Problem description →
Can the data below be echoed back word for word?

>> begin

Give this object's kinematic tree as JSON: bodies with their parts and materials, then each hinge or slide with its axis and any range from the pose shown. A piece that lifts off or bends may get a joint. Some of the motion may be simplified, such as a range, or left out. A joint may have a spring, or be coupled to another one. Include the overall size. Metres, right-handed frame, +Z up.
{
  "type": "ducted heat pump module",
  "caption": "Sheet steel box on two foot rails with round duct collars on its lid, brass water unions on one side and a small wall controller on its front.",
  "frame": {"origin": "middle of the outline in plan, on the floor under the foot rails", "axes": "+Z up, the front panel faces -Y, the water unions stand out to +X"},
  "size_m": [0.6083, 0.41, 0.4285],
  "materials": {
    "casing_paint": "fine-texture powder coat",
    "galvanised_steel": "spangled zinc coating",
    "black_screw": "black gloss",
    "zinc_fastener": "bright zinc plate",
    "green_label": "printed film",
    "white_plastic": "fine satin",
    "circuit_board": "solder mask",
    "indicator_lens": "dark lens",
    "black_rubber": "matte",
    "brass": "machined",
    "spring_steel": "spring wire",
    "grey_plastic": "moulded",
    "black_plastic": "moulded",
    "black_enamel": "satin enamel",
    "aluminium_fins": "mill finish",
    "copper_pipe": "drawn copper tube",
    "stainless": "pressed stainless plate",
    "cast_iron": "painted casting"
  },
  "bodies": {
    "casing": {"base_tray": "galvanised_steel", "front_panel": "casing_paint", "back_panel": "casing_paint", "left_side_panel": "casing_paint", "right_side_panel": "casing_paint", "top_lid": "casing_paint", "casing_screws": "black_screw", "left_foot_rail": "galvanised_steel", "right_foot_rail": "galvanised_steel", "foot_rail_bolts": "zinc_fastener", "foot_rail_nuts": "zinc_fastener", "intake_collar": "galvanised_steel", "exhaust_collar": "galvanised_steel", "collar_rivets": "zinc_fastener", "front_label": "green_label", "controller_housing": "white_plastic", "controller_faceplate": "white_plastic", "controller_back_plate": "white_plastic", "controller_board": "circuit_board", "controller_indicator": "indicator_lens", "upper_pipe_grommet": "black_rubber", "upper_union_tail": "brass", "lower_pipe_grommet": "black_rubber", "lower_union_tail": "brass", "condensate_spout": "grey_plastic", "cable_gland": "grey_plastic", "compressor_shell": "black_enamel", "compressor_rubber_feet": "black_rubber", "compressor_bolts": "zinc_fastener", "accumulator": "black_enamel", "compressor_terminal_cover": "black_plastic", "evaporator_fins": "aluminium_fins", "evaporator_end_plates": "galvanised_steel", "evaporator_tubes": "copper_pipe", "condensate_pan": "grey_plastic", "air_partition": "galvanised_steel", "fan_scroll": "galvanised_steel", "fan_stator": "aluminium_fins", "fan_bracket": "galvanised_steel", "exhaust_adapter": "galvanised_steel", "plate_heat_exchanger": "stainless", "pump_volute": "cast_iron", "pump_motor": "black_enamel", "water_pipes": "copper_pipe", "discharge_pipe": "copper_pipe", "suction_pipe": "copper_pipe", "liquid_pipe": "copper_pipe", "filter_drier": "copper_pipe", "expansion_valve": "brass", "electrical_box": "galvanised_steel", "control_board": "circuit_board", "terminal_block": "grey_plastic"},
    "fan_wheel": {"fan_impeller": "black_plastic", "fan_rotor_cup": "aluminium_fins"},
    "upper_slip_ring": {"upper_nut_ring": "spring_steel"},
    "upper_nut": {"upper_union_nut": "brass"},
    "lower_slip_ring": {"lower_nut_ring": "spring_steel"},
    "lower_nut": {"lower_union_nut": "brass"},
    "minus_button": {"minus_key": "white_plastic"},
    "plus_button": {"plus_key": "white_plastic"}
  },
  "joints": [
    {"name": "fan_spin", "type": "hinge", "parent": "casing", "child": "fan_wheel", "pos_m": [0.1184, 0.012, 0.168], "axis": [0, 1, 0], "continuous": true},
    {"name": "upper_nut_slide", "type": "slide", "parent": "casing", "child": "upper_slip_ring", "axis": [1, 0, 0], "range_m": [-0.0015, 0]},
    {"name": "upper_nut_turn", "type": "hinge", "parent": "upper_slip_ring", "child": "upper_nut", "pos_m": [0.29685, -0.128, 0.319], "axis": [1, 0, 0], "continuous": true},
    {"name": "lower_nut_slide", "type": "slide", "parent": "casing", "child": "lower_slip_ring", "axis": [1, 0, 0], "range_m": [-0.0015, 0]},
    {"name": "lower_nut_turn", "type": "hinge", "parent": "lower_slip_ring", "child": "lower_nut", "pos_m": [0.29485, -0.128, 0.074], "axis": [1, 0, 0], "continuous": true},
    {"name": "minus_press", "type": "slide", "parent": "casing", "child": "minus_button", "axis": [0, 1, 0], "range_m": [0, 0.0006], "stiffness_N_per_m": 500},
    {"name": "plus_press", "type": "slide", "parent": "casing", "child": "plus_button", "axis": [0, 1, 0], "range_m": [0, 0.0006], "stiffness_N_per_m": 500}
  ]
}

>> end

Answer →
Give this object's kinematic tree as JSON: bodies with their parts and materials, then each hinge or slide with its axis and any range from the pose shown. A piece that lifts off or bends may get a joint. Some of the motion may be simplified, such as a range, or left out. A joint may have a spring, or be coupled to another one. Include the overall size. Metres, right-handed frame, +Z up.
{
  "type": "ducted heat pump module",
  "caption": "Sheet steel box on two foot rails with round duct collars on its lid, brass water unions on one side and a small wall controller on its front.",
  "frame": {"origin": "middle of the outline in plan, on the floor under the foot rails", "axes": "+Z up, the front panel faces -Y, the water unions stand out to +X"},
  "size_m": [0.6083, 0.41, 0.4285],
  "materials": {
    "casing_paint": "fine-texture powder coat",
    "galvanised_steel": "spangled zinc coating",
    "black_screw": "black gloss",
    "zinc_fastener": "bright zinc plate",
    "green_label": "printed film",
    "white_plastic": "fine satin",
    "circuit_board": "solder mask",
    "indicator_lens": "dark lens",
    "black_rubber": "matte",
    "brass": "machined",
    "spring_steel": "spring wire",
    "grey_plastic": "moulded",
    "black_plastic": "moulded",
    "black_enamel": "satin enamel",
    "aluminium_fins": "mill finish",
    "copper_pipe": "drawn copper tube",
    "stainless": "pressed stainless plate",
    "cast_iron": "painted casting"
  },
  "bodies": {
    "casing": {"base_tray": "galvanised_steel", "front_panel": "casing_paint", "back_panel": "casing_paint", "left_side_panel": "casing_paint", "right_side_panel": "casing_paint", "top_lid": "casing_paint", "casing_screws": "black_screw", "left_foot_rail": "galvanised_steel", "right_foot_rail": "galvanised_steel", "foot_rail_bolts": "zinc_fastener", "foot_rail_nuts": "zinc_fastener", "intake_collar": "galvanised_steel", "exhaust_collar": "galvanised_steel", "collar_rivets": "zinc_fastener", "front_label": "green_label", "controller_housing": "white_plastic", "controller_faceplate": "white_plastic", "controller_back_plate": "white_plastic", "controller_board": "circuit_board", "controller_indicator": "indicator_lens", "upper_pipe_grommet": "black_rubber", "upper_union_tail": "brass", "lower_pipe_grommet": "black_rubber", "lower_union_tail": "brass", "condensate_spout": "grey_plastic", "cable_gland": "grey_plastic", "compressor_shell": "black_enamel", "compressor_rubber_feet": "black_rubber", "compressor_bolts": "zinc_fastener", "accumulator": "black_enamel", "compressor_terminal_cover": "black_plastic", "evaporator_fins": "aluminium_fins", "evaporator_end_plates": "galvanised_steel", "evaporator_tubes": "copper_pipe", "condensate_pan": "grey_plastic", "air_partition": "galvanised_steel", "fan_scroll": "galvanised_steel", "fan_stator": "aluminium_fins", "fan_bracket": "galvanised_steel", "exhaust_adapter": "galvanised_steel", "plate_heat_exchanger": "stainless", "pump_volute": "cast_iron", "pump_motor": "black_enamel", "water_pipes": "copper_pipe", "discharge_pipe": "copper_pipe", "suction_pipe": "copper_pipe", "liquid_pipe": "copper_pipe", "filter_drier": "copper_pipe", "expansion_valve": "brass", "electrical_box": "galvanised_steel", "control_board": "circuit_board", "terminal_block": "grey_plastic"},
    "fan_wheel": {"fan_impeller": "black_plastic", "fan_rotor_cup": "aluminium_fins"},
    "upper_slip_ring": {"upper_nut_ring": "spring_steel"},
    "upper_nut": {"upper_union_nut": "brass"},
    "lower_slip_ring": {"lower_nut_ring": "spring_steel"},
    "lower_nut": {"lower_union_nut": "brass"},
    "minus_button": {"minus_key": "white_plastic"},
    "plus_button": {"plus_key": "white_plastic"}
  },
  "joints": [
    {"name": "fan_spin", "type": "hinge", "parent": "casing", "child": "fan_wheel", "pos_m": [0.1184, 0.012, 0.168], "axis": [0, 1, 0], "continuous": true},
    {"name": "upper_nut_slide", "type": "slide", "parent": "casing", "child": "upper_slip_ring", "axis": [1, 0, 0], "range_m": [-0.0015, 0]},
    {"name": "upper_nut_turn", "type": "hinge", "parent": "upper_slip_ring", "child": "upper_nut", "pos_m": [0.29685, -0.128, 0.319], "axis": [1, 0, 0], "continuous": true},
    {"name": "lower_nut_slide", "type": "slide", "parent": "casing", "child": "lower_slip_ring", "axis": [1, 0, 0], "range_m": [-0.0015, 0]},
    {"name": "lower_nut_turn", "type": "hinge", "parent": "lower_slip_ring", "child": "lower_nut", "pos_m": [0.29485, -0.128, 0.074], "axis": [1, 0, 0], "continuous": true},
    {"name": "minus_press", "type": "slide", "parent": "casing", "child": "minus_button", "axis": [0, 1, 0], "range_m": [0, 0.0006], "stiffness_N_per_m": 500},
    {"name": "plus_press", "type": "slide", "parent": "casing", "child": "plus_button", "axis": [0, 1, 0], "range_m": [0, 0.0006], "stiffness_N_per_m": 500}
  ]
}